With this increase in land elevation, the first climatic differences of the planet appeared, Land elevation, cosmic clouds, and oceanic influences are the chief factors in climatic fluctuation. The backbone of the Asiatic land mass reached a height of almost nine miles at the time of the maximum land emergence. Had there been much moisture in the air hovering over these highly elevated regions, enormous ice blankets would have formed; the ice age would have arrived long before it did. It was several hundred million of years before so much land again appeared above water.
750,000,000 years ago, the first breaks in the continent land mass began as the great north-and-south cracking, which later admitted the ocean waters and prepared the way for the westward drift of the continents of North and South America, including Greenland. The long east-and-west cleavage separated Africa from Europe and severed the land masses of Australia, the Pacific Islands, and Antarctica from the Asiatic continent.
700,000,000 years ago, Urantia was approaching the ripening of conditions suitable for the support of life. The continental land drift continued; increasingly the ocean penetrated the land as long fingerlike seas providing those shallow waters and sheltered bays which are so suitable as a habitat for marine life.
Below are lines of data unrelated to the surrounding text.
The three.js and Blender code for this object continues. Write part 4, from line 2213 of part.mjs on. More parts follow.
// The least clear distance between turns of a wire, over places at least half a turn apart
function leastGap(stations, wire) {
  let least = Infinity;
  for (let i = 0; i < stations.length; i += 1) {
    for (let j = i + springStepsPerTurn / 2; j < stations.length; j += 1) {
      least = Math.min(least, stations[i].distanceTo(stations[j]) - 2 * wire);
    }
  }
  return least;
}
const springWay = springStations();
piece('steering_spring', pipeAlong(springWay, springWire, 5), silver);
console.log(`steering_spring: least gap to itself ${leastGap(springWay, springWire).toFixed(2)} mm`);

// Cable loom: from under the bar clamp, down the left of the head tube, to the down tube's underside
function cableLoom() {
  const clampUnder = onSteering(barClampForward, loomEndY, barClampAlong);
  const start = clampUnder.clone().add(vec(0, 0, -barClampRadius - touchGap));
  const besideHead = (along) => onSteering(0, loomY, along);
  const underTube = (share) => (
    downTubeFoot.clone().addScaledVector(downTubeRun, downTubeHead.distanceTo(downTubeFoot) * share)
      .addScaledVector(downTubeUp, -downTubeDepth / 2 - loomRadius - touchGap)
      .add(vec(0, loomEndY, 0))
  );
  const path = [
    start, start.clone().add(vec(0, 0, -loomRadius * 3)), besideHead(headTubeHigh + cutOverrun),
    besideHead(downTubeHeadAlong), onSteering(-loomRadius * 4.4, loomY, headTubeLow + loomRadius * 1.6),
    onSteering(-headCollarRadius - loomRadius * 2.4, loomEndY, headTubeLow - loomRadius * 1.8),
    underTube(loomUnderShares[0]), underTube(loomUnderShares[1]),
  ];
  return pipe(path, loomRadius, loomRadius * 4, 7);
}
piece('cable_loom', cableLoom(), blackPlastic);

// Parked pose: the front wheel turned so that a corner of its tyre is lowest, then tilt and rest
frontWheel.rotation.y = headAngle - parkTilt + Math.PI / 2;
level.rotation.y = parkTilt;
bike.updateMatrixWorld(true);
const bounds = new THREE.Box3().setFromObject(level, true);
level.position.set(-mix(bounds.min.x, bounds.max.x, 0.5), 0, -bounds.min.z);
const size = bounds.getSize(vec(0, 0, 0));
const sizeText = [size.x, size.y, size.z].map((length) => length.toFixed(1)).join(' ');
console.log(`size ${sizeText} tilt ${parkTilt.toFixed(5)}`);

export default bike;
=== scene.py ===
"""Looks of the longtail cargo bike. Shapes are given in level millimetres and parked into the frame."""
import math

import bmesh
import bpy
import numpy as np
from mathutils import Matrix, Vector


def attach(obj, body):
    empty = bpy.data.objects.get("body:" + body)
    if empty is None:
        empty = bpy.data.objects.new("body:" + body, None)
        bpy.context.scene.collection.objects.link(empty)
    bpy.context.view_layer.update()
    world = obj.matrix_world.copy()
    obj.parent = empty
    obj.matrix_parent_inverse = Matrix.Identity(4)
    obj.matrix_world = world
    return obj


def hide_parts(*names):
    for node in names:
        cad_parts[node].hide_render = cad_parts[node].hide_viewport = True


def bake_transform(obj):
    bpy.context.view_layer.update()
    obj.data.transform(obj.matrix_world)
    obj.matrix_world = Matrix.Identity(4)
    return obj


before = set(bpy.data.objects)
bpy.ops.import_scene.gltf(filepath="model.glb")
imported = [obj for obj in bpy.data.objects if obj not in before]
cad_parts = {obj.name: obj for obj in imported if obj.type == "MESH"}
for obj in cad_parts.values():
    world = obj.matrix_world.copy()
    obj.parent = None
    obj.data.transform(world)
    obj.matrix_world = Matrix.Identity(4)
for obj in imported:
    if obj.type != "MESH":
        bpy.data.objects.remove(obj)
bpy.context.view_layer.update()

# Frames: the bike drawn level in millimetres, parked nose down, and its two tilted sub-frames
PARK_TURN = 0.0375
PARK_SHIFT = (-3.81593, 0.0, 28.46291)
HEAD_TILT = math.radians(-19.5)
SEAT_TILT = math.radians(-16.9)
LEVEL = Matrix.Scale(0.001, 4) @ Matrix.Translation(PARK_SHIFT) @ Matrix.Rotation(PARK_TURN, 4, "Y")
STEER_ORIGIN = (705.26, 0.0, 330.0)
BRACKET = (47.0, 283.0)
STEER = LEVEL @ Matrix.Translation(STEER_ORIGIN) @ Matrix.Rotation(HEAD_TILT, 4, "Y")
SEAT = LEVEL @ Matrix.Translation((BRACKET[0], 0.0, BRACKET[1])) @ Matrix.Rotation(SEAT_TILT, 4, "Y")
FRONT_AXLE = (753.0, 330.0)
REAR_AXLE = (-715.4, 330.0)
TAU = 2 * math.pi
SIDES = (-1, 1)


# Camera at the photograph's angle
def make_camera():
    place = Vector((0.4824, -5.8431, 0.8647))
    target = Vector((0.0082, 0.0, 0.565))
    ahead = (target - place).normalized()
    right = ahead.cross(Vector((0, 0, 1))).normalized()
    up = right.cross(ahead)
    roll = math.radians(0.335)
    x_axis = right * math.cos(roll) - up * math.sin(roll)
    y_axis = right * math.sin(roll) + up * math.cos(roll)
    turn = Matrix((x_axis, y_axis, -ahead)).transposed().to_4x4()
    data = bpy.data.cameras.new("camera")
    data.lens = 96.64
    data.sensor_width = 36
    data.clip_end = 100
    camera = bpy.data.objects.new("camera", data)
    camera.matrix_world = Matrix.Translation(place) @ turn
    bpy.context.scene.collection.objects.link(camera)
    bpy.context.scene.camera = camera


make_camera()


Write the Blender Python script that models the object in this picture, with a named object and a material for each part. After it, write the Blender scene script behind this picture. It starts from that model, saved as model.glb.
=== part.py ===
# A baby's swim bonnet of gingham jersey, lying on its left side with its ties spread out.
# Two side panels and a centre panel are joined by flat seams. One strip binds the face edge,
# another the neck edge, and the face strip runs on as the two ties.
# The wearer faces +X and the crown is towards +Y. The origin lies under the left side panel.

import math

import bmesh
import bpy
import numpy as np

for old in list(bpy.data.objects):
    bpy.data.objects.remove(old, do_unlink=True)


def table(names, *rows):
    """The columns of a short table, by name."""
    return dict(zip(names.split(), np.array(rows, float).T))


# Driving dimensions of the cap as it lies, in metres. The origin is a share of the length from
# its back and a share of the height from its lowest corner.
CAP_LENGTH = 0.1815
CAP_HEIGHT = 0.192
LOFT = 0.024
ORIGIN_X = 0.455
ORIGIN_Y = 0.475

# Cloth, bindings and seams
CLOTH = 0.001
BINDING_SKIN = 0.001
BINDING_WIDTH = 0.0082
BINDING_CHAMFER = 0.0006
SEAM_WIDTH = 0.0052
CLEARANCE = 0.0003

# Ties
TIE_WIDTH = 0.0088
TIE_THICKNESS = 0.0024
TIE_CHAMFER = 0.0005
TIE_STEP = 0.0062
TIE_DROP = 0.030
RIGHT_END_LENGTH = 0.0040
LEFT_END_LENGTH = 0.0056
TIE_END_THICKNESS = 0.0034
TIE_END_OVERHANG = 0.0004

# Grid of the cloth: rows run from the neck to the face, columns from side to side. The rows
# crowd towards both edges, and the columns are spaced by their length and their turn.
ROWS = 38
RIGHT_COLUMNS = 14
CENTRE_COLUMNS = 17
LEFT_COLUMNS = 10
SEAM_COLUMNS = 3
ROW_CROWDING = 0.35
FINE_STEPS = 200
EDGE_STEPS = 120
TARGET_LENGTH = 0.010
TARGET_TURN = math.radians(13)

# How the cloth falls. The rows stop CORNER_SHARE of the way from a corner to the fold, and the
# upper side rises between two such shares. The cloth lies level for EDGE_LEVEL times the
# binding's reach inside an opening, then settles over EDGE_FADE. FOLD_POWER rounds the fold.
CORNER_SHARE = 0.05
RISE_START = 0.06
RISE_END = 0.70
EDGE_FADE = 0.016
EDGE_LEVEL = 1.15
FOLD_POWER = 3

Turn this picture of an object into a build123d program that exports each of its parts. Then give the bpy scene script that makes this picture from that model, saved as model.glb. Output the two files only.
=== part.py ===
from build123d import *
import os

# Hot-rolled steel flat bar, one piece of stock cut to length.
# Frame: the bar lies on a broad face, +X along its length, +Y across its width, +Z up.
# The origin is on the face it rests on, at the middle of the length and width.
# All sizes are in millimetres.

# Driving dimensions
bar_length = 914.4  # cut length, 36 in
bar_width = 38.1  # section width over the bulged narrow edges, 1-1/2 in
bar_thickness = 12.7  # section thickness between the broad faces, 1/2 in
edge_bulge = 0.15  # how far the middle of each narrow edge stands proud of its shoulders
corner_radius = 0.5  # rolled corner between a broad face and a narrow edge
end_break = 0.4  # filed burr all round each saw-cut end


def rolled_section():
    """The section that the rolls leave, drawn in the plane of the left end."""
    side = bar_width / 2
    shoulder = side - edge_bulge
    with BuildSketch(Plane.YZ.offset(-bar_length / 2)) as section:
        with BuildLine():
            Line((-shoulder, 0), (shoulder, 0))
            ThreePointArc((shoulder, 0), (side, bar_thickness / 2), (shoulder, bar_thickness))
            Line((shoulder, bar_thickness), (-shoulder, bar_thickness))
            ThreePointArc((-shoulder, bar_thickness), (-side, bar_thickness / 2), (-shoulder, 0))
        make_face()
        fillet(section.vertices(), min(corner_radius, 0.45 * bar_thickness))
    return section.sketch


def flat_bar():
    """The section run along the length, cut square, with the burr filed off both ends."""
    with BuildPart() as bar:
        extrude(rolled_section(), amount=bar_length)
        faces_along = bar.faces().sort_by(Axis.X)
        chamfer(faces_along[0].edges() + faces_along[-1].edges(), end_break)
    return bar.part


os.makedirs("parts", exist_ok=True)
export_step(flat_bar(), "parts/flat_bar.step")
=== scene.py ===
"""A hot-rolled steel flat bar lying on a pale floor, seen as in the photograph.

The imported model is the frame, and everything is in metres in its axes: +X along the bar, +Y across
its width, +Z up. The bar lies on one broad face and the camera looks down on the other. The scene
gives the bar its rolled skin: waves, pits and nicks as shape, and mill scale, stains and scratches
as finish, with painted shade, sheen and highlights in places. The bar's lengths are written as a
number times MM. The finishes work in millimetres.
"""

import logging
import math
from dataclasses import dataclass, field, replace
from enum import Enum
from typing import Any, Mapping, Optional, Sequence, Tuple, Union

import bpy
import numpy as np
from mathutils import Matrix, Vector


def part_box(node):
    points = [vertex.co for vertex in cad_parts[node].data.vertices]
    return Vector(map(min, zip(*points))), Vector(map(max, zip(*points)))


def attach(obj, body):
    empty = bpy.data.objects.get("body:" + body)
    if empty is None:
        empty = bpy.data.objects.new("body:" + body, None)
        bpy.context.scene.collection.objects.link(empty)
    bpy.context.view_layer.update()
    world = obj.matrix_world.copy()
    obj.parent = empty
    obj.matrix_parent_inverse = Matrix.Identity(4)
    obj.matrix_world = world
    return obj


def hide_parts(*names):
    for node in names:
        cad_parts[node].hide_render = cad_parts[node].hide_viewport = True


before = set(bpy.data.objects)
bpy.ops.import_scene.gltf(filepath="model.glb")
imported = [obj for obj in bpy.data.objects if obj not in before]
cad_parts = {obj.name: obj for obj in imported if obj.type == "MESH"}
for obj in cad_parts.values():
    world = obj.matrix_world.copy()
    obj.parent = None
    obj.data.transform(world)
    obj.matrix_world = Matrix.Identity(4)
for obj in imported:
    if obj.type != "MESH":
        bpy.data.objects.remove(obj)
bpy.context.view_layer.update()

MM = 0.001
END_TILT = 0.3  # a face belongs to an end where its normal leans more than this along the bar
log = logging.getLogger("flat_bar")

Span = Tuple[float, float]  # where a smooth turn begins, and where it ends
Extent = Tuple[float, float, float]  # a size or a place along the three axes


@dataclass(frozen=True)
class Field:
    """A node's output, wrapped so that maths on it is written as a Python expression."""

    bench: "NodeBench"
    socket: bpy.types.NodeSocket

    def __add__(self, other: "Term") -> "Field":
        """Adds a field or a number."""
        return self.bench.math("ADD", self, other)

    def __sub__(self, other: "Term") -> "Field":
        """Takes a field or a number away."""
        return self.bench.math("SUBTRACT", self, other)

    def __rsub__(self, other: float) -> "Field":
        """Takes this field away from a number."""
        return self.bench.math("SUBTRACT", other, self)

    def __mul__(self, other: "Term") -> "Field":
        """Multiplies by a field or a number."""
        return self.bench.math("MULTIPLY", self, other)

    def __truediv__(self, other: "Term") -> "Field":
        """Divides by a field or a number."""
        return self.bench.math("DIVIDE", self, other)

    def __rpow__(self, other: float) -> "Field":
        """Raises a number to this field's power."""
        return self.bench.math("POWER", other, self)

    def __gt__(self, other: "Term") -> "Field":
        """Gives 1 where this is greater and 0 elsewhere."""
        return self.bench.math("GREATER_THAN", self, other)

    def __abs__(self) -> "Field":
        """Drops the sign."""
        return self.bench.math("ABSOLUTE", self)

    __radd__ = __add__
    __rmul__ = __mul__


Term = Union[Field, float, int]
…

650,000,000 years ago, witnessed the further separation of the land masses and, in consequence, a further extension of the continental seas. And these waters were rapidly attaining that degree of saltiness which was essential to our Urantia life. It was these seas and their successors that laid down the life records of our planet Urantia, as subsequently discovered in well preserved stone pages, volume upon volume, as era succeeded era and age grew upon age. These inland seas of olden times were truly the cradle of our evolution.